§ What is expected:
Reproduce verbatim the lines up to and including the one with "first, last, INPUT_TO_OUTPUT)", starting from the first.

§ Data extract:
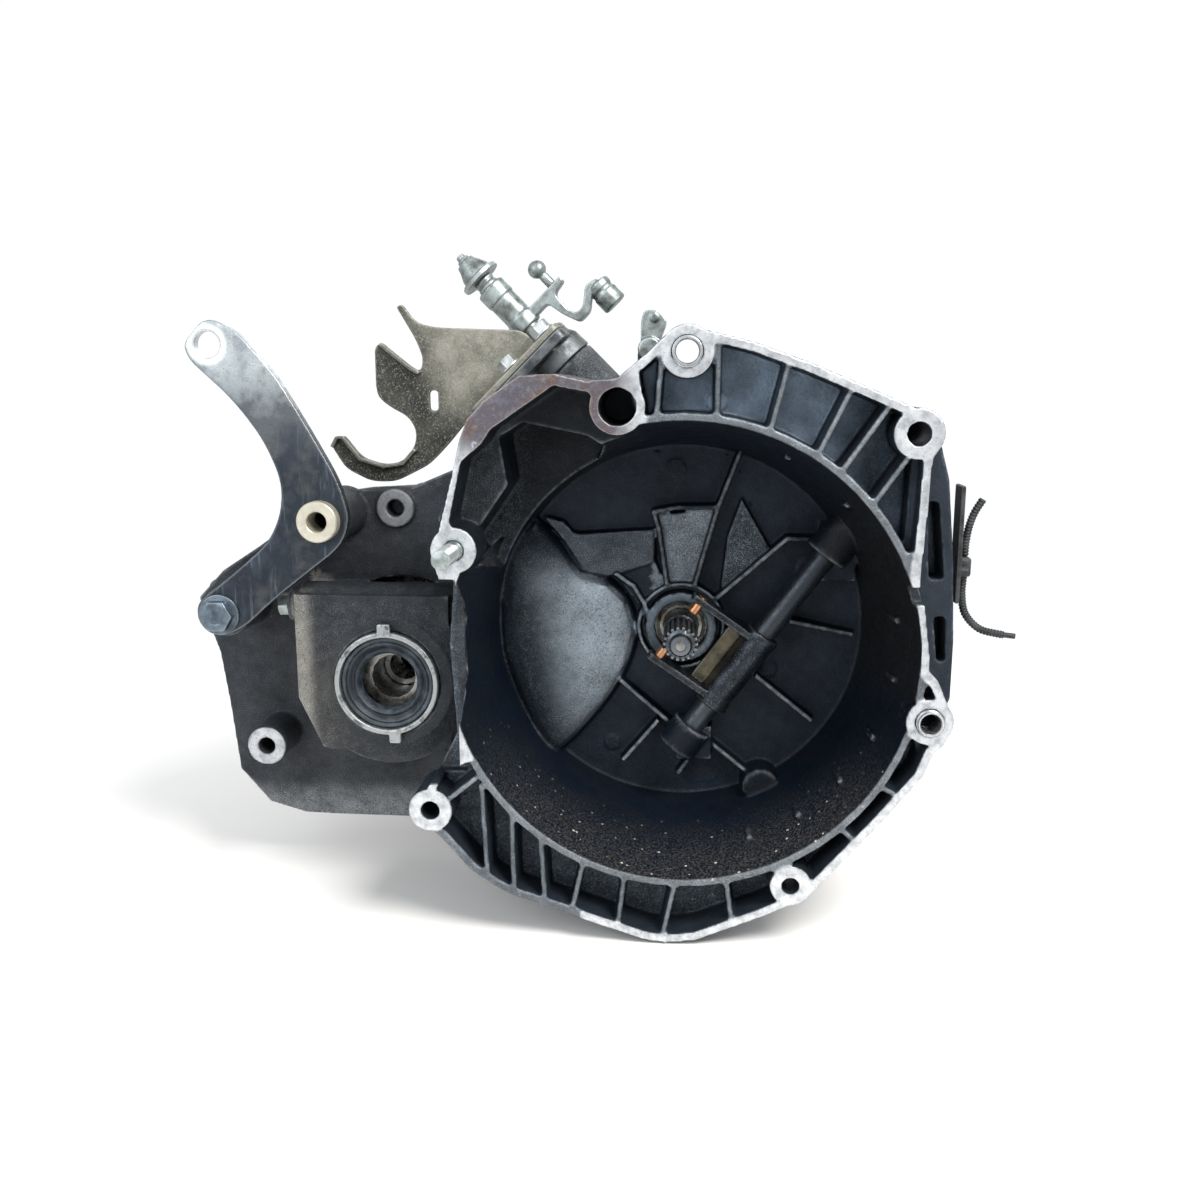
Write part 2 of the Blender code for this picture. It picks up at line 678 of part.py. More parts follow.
INPUT_TO_OUTPUT = gear_angle(INPUT, OUTPUT)
OUTPUT_TO_FINAL = gear_angle(OUTPUT, FINAL)


def spur_loops(teeth, module, first, last, phase):
    radius = teeth * module / 2
    root = radius - DEDENDUM * module
    tip = radius + ADDENDUM * module
    return [toothed(teeth, root, tip, first, phase), toothed(teeth, root, tip, last, phase)]


def pair_module(gear):
    return module_of(GEAR_PAIRS[gear][:2], math.dist(INPUT, OUTPUT))


def input_gear_loops(gear):
    teeth, _, first, last = GEAR_PAIRS[gear]
    return spur_loops(teeth, pair_module(gear), first, last, INPUT_TO_OUTPUT)


def input_shaft():
    """The input shaft with its spline and the first and second gears cut into it."""
    spline = [toothed(18, 9.4, 11.2, y, 0.0, 0.55, 0.4) for y in (42.0, 76.0)]
    loops = turned_loops(((2.5, 36), (6.2, 36.4), (7.4, 38), (7.4, 41), (9.2, 42)))
    loops += spline + turned_loops(((9.2, 76), (11.5, 78), (SHAFT_RADIUS, 99), (SHAFT_RADIUS, 156)))
    for gear, next_face in ((1, GEAR_PAIRS[2][2]), (2, INPUT_END)):
        loops += input_gear_loops(gear)
        loops += turned_loops(((SHAFT_RADIUS, GEAR_PAIRS[gear][3]), (SHAFT_RADIUS, next_face)))
    finish(spun("input_shaft", loops, INPUT), steel("input_shaft"))


def input_gears():
    for gear in (3, 4, 5):
        first, last = GEAR_PAIRS[gear][2:]
        bore = SHAFT_RADIUS + GAP
        loops = [circle(bore, first)] + input_gear_loops(gear) + [circle(bore, last)]
        name = f"input_gear_{gear}"
        finish(spun(name, loops, INPUT, True), steel(name))


def sleeve_of(gear):
    return {1: "12", 2: "12", 3: "34", 4: "34", 5: "5"}[gear]


def driven_gears():
    """The loose gears on the output shaft, each with a dog ring that faces its synchroniser."""
    for gear, (driver, teeth, first, last) in GEAR_PAIRS.items():
        phase = INPUT_TO_OUTPUT + math.pi + math.pi / teeth
        body = spur_loops(teeth, pair_module(gear), first, last, phase)
        bore = running_bore(SHAFT_RADIUS)
        dog = HUB_RADIUS - 4.0
        name = f"driven_gear_{gear}"
        if SLEEVES[sleeve_of(gear)] > last:
            loops = [circle(bore, first)] + body + [circle(dog, last), circle(dog, last + 5), circle(bore, last + 5)]
        else:
            loops = [circle(bore, first - 5), circle(dog, first - 5), circle(dog, first)] + body + [circle(bore, last)]
        finish(spun(name, loops, OUTPUT, True), steel(name))


def output_shaft():
    """The output shaft with the final drive's pinion and the three synchroniser hubs."""
    teeth = FINAL_TEETH[0]
    module = module_of(FINAL_TEETH, math.dist(OUTPUT, FINAL))
    loops = turned_loops(((SHAFT_RADIUS, 100), (SHAFT_RADIUS, 124)))
    loops += spur_loops(teeth, module, 124.0, 152.0, OUTPUT_TO_FINAL)
    loops += turned_loops(((SHAFT_RADIUS, 152),))
    for middle in SLEEVES.values():
        half = SLEEVE_LENGTH / 2 - 0.5
        hub = (SHAFT_RADIUS, middle - half), (HUB_RADIUS, middle - half), (HUB_RADIUS, middle + half)
        loops += turned_loops((*hub, (SHAFT_RADIUS, middle + half)))
    loops += turned_loops(((SHAFT_RADIUS, 352),))
    finish(spun("output_shaft", loops, OUTPUT), steel("output_shaft"))


def sleeves():
    for label, middle in SLEEVES.items():
        half = SLEEVE_LENGTH / 2
        inner = HUB_RADIUS + GAP
        profile = [(inner, middle - half), (SLEEVE_RADIUS, middle - half), (SLEEVE_RADIUS, middle - 3.6)]
        profile += [(GROOVE_RADIUS, middle - 3.6), (GROOVE_RADIUS, middle + 3.6), (SLEEVE_RADIUS, middle + 3.6)]
        profile += [(SLEEVE_RADIUS, middle + half), (inner, middle + half)]
        name = f"sleeve_{label}"
        ring_part(name, steel(name), OUTPUT, profile, ROUND)


def shift_forks():
    """Each fork is a half ring in its sleeve's groove, a web, and the rail that it slides on."""
    for label, middle in SLEEVES.items():
        x, z = RAILS[label]
        inner = GROOVE_RADIUS + 0.6
        outer = SLEEVE_RADIUS + 7.0
        centre = Vector(OUTPUT)
        towards = (Vector((x, z)) - centre).normalized()
        start = math.atan2(towards.y, towards.x)
        angles = [start + math.radians(-78 + 156 * i / 10) for i in range(11)]
        outline = [(centre.x + outer * math.cos(a), centre.y + outer * math.sin(a)) for a in angles]
        outline += [(centre.x + inner * math.cos(a), centre.y + inner * math.sin(a)) for a in reversed(angles)]
        side = Vector((-towards.y, towards.x))
        foot = centre + towards * (outer - 3)
        head = Vector((x, z))
        web = [foot - side * 14, foot + side * 14, head + side * 6, head - side * 6]
        fork = prism(outline, middle - 3, middle + 3)
        ends = (152.0, 290.0) if label != "5" else (228.0, 344.0)
        joined = [prism([tuple(point) for point in web], middle - 3, middle + 3), drum((x, z), 6.0, *ends, 16)]
        name = f"shift_fork_{label}"
        built(name, steel(name), fork, joined, (), (x, middle, z))


def reverse_idler():
    """The reverse gear, in one piece with the journals that it turns on."""
    gear = spur_loops(12, 2.4, 186.0, 198.0, 0.0)
    loops = [*turned_loops(((8.0, 160), (8.0, 186))), *gear, *turned_loops(((8.0, 198), (8.0, 285.6)))]
    finish(spun("reverse_idler", loops, IDLER), steel("reverse_idler"))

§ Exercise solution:
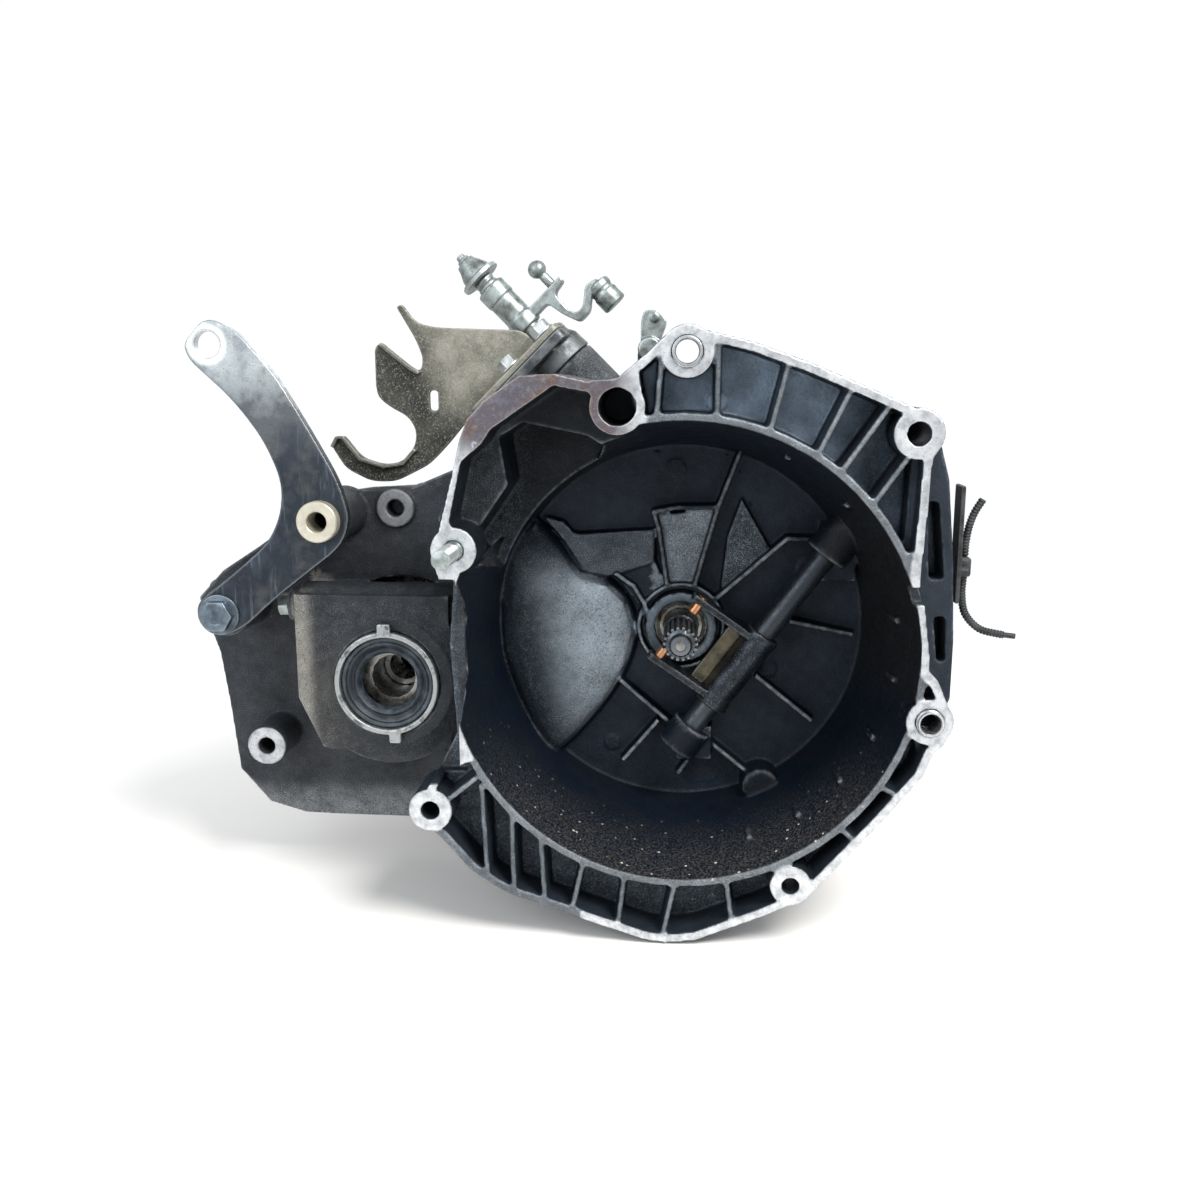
Write part 2 of the Blender code for this picture. It picks up at line 678 of part.py. More parts follow.
INPUT_TO_OUTPUT = gear_angle(INPUT, OUTPUT)
OUTPUT_TO_FINAL = gear_angle(OUTPUT, FINAL)


def spur_loops(teeth, module, first, last, phase):
    radius = teeth * module / 2
    root = radius - DEDENDUM * module
    tip = radius + ADDENDUM * module
    return [toothed(teeth, root, tip, first, phase), toothed(teeth, root, tip, last, phase)]


def pair_module(gear):
    return module_of(GEAR_PAIRS[gear][:2], math.dist(INPUT, OUTPUT))


def input_gear_loops(gear):
    teeth, _, first, last = GEAR_PAIRS[gear]
    return spur_loops(teeth, pair_module(gear), first, last, INPUT_TO_OUTPUT)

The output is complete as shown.